Cuando Lucrecia se despidió de las clarisas, su vocación estaba ya decidida. Ella misma refirió más tarde el porqué de su opción por el lejano monasterio de las capuchinas de Città di Castello. Estando todavía en el educandato, aprovechó la presencia de un confesor extraordinario, barnabita, que gozaba fama de docto y de santo, para exponerle sus anhelos de una vida de escondimiento y de austeridad, en pobreza total. El religioso examinó el espíritu de la joven y sus motivos. Luego lo hizo delante de sus padres. Al reparo de éstos sobre la lejanía de aquel monasterio, respondió Lucrecia que precisamente por eso lo había preferido, para poner distancia entre su vida retirada y su patria y familia. Había además otro motivo: hasta Pisa había llegado la fama de sor Verónica Giuliani, la estigmatizada, que formaba parte de aquella comunidad.
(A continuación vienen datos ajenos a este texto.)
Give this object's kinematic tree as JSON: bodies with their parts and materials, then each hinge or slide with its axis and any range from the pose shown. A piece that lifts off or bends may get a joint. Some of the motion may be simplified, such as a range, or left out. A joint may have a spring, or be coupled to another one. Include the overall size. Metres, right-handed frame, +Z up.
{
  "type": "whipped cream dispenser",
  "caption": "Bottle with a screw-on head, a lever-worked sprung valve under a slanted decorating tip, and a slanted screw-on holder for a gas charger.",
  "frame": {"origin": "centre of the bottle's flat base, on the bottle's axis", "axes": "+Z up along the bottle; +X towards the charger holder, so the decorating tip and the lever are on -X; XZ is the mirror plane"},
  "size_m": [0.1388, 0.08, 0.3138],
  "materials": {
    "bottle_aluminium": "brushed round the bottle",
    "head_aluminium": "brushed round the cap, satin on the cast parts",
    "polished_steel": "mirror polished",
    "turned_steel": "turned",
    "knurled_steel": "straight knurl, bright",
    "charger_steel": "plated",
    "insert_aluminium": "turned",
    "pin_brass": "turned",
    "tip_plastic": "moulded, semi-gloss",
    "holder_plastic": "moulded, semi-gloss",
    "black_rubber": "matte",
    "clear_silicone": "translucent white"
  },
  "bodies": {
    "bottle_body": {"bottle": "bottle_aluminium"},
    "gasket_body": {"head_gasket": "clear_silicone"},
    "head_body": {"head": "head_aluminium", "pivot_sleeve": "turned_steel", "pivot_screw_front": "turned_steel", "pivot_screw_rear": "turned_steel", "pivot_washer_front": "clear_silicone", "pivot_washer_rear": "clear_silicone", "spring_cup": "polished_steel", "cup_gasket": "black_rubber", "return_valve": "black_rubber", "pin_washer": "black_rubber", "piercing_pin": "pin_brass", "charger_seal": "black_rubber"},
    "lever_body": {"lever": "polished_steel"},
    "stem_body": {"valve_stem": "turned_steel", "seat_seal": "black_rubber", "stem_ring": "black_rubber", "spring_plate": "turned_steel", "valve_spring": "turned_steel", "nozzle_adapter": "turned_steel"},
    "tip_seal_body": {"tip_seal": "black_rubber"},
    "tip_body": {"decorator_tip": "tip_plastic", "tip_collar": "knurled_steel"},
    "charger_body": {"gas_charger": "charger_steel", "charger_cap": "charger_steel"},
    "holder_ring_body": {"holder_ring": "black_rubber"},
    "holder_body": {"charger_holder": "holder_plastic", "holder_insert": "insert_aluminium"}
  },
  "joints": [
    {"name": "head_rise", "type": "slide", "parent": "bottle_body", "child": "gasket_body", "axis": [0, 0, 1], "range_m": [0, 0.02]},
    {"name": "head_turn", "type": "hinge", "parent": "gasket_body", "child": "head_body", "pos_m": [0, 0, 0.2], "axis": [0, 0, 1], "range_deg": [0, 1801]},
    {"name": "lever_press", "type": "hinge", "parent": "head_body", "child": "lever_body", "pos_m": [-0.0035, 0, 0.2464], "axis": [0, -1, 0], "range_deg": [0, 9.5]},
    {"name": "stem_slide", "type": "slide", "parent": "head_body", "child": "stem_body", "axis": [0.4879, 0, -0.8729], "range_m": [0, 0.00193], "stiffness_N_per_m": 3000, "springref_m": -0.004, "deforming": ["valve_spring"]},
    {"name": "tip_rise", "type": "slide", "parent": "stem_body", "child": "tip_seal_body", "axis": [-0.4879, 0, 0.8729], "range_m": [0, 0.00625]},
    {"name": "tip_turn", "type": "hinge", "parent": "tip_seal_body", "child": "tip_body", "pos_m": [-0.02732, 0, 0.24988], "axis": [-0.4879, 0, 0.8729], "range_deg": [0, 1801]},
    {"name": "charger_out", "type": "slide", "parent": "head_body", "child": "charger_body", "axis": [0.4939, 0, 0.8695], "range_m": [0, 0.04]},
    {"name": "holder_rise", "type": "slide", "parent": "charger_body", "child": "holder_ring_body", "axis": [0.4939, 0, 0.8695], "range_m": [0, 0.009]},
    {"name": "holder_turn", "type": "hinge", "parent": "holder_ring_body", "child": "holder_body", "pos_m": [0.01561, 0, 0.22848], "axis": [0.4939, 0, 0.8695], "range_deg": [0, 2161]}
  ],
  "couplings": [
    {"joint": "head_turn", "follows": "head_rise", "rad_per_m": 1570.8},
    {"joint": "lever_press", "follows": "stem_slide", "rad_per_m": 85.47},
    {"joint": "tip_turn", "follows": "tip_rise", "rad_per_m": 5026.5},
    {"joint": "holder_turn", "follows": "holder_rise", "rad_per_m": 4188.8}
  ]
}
No fue fácil lograr el consentimiento de las capuchinas; fue necesario valerse de algunas influencias, entre otras la de la princesa Violante de Baviera, esposa de Fernando de Médici, hijo del Gran Duque de Toscana. En marzo de 1703 llegó respuesta afirmativa. Y comenzaron los preparativos para el viaje de la esposa. Era uso entonces que, antes de dejar el mundo para encerrarse en el convento, la joven aspirante hiciera una gira, en traje nupcial, para despedirse de parientes y conocidos, emprendiendo después el viaje. Llegado el día de la vestición, la esposa era llevada por las calles hasta la iglesia conventual, en carroza, bien escoltada de damas y caballeros. Pues bien, Lucrecia había soñado para tal ocasión «un vestido de brocado con fondo rosa»; pero, cuando llegó el momento de probárselo, se halló con que el que le habían preparado tenía el fondo blanco. Pudo dominar el primer sentimiento de contrariedad acordándose de que había pedido al Señor verse privada, en aquella gira, de toda satisfacción por legítima que fuera.

Recorrió primero los monasterios de Pisa. Después, acompañada de sus padres, se puso en camino, haciendo etapa en Florencia, donde fue muy agasajada por el Gran Duque y su familia. Reanudó el viaje, o mejor peregrinación, hacia el santuario de Loreto, donde pidió por devoción el honor de barrer la santa Casa, y lo hizo de rodillas, vestida de esposa, con el alma llena de consuelo.

Llegada a Città di Castello, esperó la admisión formal, con el voto de la comunidad, y la vestición; ésta se celebró el 7 de junio de 1703, fiesta de Corpus Christi; la presidió el obispo, quien le impuso el nombre de sor Florida, por devoción al patrono de la ciudad, san Florido. Se había preparado a la nueva vida mediante la renuncia a toda satisfacción terrena; Dios le hizo ver, en ese mismo momento, que debía renunciar también a los consuelos espirituales. El rito de la vestición se concluía con un gesto de elocuente significado: el obispo ponía en el hombro de la novicia una cruz desnuda de madera, y ella se encaminaba, a lo largo de la iglesia, hacia la puerta del monasterio. La cruz era ligera, pero sor Florida la halló tan pesada, que a duras penas podía andar.